- [GIVEN TASK]
Reproduce exactly the section that begins at the line containing "for node in" and ends at the line containing "imported = [obj", both lines included; omit all other lines.

- [MATERIAL PROVIDED]
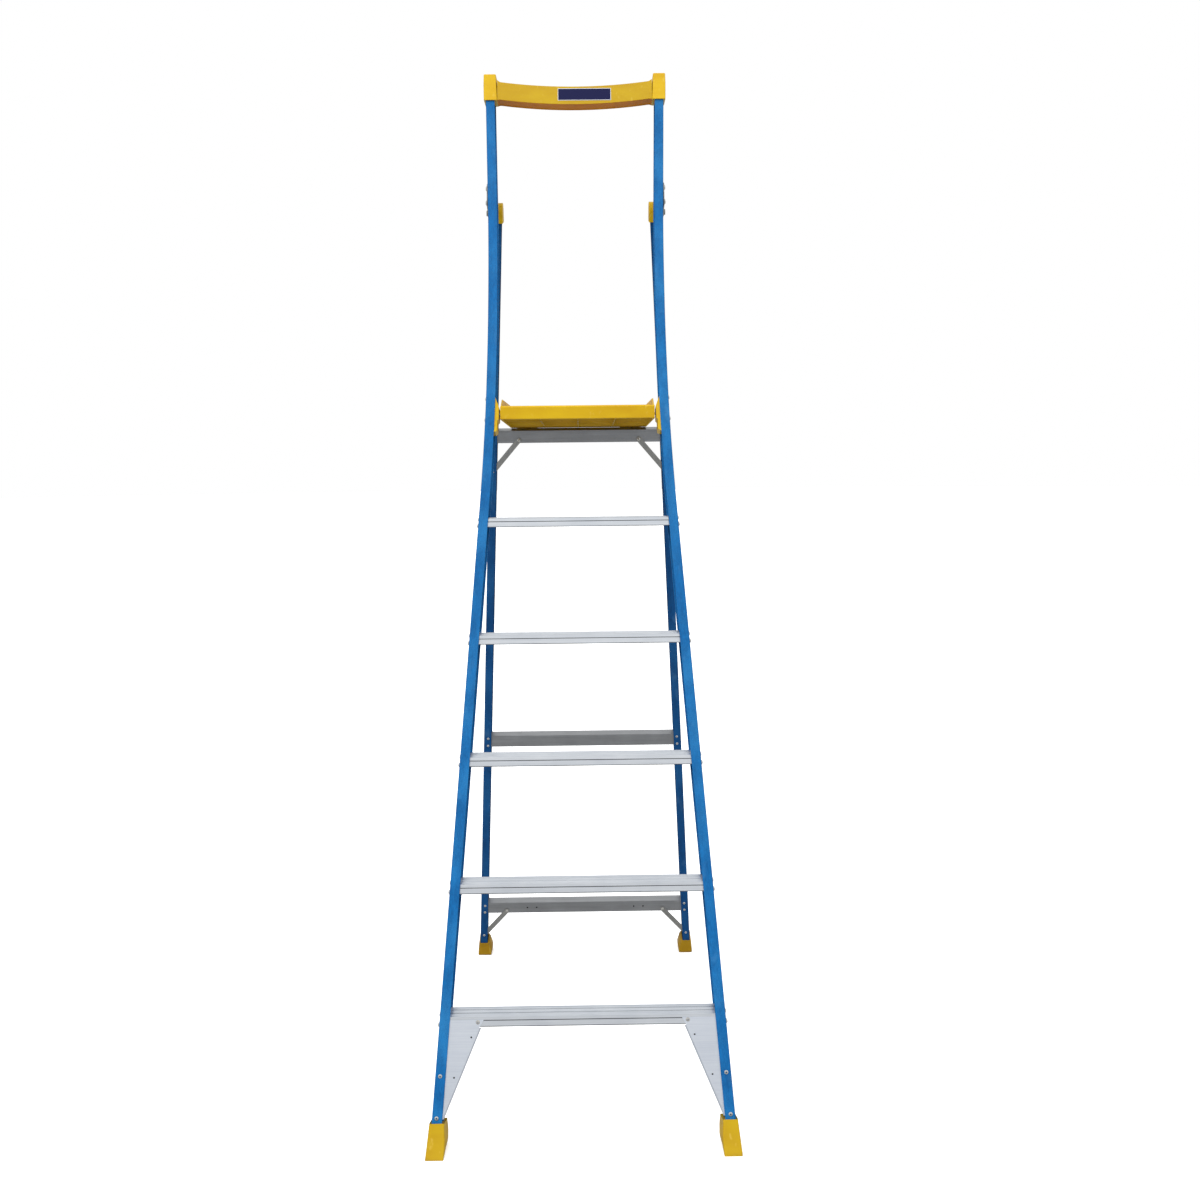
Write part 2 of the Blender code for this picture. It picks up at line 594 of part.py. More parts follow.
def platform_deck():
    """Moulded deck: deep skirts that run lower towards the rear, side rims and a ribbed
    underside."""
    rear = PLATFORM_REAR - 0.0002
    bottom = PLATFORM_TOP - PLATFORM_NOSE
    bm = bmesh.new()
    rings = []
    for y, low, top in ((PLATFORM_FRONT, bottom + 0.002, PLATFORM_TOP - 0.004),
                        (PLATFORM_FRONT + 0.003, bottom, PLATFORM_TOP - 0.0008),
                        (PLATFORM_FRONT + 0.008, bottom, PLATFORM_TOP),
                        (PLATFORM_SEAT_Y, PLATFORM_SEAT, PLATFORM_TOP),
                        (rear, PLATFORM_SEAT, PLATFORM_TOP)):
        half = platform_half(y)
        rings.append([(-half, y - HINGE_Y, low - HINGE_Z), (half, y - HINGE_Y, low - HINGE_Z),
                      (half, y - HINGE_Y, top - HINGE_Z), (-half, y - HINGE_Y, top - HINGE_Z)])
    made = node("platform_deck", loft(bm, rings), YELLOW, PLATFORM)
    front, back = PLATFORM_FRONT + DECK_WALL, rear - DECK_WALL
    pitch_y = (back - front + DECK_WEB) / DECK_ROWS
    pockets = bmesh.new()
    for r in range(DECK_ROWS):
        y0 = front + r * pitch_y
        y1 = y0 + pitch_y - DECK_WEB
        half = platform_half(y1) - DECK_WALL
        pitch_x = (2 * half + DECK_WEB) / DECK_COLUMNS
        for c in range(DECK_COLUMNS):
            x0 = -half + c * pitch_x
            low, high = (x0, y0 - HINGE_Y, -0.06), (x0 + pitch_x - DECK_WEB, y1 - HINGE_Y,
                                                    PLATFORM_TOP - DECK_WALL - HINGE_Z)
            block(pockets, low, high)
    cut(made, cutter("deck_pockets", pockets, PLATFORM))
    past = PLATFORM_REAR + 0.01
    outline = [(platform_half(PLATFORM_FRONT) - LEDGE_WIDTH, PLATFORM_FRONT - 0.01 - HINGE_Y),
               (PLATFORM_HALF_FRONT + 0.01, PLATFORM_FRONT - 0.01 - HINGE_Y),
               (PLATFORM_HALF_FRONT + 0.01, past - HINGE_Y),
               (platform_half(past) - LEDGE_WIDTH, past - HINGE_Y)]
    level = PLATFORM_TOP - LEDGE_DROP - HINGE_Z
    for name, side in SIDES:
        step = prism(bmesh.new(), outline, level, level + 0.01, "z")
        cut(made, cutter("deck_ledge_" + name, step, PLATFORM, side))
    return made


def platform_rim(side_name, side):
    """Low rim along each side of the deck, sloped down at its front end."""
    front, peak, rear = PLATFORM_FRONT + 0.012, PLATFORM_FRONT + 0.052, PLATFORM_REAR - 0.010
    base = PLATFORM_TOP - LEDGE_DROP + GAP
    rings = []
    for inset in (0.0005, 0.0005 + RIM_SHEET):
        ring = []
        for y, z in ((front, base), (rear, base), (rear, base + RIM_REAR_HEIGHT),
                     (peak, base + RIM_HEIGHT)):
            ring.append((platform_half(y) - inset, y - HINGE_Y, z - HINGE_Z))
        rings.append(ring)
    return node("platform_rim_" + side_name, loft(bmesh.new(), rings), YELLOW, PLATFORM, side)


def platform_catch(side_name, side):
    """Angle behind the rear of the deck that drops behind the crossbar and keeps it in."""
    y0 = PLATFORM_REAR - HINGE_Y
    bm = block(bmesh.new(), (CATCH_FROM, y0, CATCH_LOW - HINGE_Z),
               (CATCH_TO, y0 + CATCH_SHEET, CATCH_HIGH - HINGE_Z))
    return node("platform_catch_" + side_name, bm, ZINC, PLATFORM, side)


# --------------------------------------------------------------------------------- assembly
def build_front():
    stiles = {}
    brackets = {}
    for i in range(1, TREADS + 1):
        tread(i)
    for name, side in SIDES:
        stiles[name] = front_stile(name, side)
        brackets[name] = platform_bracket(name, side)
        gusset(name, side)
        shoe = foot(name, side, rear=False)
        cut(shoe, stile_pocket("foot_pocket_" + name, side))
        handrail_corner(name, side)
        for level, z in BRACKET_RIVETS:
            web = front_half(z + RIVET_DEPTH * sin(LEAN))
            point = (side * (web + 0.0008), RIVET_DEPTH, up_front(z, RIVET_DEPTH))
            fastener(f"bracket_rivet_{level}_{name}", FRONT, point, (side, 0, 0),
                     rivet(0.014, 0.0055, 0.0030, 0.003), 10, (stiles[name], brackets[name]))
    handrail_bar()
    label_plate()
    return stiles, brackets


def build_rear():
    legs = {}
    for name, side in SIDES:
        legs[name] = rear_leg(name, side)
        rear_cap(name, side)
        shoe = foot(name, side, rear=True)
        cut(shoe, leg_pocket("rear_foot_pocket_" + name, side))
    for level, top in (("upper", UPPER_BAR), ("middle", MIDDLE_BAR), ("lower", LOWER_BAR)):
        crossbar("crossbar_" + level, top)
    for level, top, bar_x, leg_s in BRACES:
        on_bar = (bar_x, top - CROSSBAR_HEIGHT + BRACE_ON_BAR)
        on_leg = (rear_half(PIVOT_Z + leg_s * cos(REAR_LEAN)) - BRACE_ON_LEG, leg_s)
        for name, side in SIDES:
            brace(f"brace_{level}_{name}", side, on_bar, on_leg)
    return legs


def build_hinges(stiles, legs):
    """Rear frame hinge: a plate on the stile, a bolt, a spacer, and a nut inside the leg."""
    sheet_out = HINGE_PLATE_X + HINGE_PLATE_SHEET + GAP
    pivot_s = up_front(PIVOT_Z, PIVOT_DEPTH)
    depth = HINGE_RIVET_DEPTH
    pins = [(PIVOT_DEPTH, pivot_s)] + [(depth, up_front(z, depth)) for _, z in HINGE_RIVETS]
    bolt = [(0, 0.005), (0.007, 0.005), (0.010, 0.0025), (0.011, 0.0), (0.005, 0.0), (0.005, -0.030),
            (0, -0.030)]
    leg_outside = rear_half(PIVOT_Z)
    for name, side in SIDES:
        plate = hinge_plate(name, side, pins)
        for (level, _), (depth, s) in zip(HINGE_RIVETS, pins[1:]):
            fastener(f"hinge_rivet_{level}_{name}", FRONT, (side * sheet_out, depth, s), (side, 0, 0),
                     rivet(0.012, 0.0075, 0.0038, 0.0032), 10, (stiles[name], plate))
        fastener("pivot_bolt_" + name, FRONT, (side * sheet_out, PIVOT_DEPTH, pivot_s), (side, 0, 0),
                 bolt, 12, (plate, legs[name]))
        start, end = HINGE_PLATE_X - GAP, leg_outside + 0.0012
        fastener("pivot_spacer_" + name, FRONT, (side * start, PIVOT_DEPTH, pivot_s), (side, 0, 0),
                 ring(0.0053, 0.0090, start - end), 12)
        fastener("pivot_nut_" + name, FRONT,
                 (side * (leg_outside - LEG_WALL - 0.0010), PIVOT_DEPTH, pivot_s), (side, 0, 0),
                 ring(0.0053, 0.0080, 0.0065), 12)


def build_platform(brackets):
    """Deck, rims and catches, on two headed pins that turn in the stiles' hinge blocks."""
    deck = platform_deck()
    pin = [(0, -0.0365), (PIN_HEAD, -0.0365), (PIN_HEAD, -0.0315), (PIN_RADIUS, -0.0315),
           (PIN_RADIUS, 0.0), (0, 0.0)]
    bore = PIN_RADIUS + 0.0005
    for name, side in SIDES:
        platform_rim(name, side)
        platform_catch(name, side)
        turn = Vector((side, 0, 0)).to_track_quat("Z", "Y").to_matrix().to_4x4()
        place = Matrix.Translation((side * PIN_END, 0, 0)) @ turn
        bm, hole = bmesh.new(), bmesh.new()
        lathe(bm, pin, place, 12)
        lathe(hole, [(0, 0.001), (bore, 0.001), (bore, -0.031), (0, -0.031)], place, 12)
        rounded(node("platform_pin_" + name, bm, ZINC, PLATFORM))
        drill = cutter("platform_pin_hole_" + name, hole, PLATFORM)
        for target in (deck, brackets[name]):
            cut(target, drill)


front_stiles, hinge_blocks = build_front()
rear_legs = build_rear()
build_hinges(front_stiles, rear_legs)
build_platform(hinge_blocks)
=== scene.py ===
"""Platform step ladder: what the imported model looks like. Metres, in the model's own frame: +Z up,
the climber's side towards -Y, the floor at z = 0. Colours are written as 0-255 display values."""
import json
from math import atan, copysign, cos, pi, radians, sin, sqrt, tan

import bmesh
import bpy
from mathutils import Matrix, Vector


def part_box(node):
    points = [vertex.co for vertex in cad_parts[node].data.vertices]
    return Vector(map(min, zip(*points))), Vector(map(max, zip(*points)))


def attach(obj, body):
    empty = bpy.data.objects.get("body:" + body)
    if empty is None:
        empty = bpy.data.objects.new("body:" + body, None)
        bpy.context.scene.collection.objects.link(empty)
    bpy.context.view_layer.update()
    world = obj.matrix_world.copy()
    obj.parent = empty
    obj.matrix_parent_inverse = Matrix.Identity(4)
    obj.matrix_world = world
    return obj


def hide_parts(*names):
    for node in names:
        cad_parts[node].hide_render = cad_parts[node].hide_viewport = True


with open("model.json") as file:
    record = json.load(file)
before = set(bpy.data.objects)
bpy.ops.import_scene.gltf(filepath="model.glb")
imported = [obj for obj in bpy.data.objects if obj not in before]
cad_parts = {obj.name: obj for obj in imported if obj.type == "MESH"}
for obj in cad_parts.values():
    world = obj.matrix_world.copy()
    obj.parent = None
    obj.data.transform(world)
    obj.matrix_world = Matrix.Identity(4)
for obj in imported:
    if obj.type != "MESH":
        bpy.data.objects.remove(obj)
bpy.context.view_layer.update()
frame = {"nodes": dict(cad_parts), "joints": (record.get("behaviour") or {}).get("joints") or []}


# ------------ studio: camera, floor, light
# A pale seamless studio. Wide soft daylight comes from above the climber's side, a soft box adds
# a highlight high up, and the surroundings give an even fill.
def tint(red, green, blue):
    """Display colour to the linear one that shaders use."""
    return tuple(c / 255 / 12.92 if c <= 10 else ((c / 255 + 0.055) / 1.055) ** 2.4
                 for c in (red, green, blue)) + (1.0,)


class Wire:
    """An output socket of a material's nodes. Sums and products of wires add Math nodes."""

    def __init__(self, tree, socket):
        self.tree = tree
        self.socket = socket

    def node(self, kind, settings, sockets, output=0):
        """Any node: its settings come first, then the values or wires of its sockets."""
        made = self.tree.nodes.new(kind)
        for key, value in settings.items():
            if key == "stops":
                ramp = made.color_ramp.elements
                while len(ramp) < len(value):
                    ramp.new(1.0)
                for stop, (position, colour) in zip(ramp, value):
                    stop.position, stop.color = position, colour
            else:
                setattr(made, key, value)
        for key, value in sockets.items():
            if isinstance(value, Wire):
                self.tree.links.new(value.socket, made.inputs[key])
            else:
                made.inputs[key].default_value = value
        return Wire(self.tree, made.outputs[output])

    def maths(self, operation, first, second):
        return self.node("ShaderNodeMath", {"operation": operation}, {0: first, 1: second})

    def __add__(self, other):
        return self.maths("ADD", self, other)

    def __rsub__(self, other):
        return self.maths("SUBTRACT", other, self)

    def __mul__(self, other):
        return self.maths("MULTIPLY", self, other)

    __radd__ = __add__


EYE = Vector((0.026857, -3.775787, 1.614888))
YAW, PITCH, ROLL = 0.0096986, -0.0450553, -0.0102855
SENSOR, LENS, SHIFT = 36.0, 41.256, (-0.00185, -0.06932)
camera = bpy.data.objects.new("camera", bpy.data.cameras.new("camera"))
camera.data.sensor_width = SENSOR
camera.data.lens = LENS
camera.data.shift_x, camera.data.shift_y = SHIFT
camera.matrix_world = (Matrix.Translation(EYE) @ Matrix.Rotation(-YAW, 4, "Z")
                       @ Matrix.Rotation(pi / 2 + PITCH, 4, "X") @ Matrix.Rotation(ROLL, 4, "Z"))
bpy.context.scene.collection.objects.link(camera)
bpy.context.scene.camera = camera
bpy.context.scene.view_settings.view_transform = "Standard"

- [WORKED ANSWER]
    for node in names:
        cad_parts[node].hide_render = cad_parts[node].hide_viewport = True


with open("model.json") as file:
    record = json.load(file)
before = set(bpy.data.objects)
bpy.ops.import_scene.gltf(filepath="model.glb")
imported = [obj for obj in bpy.data.objects if obj not in before]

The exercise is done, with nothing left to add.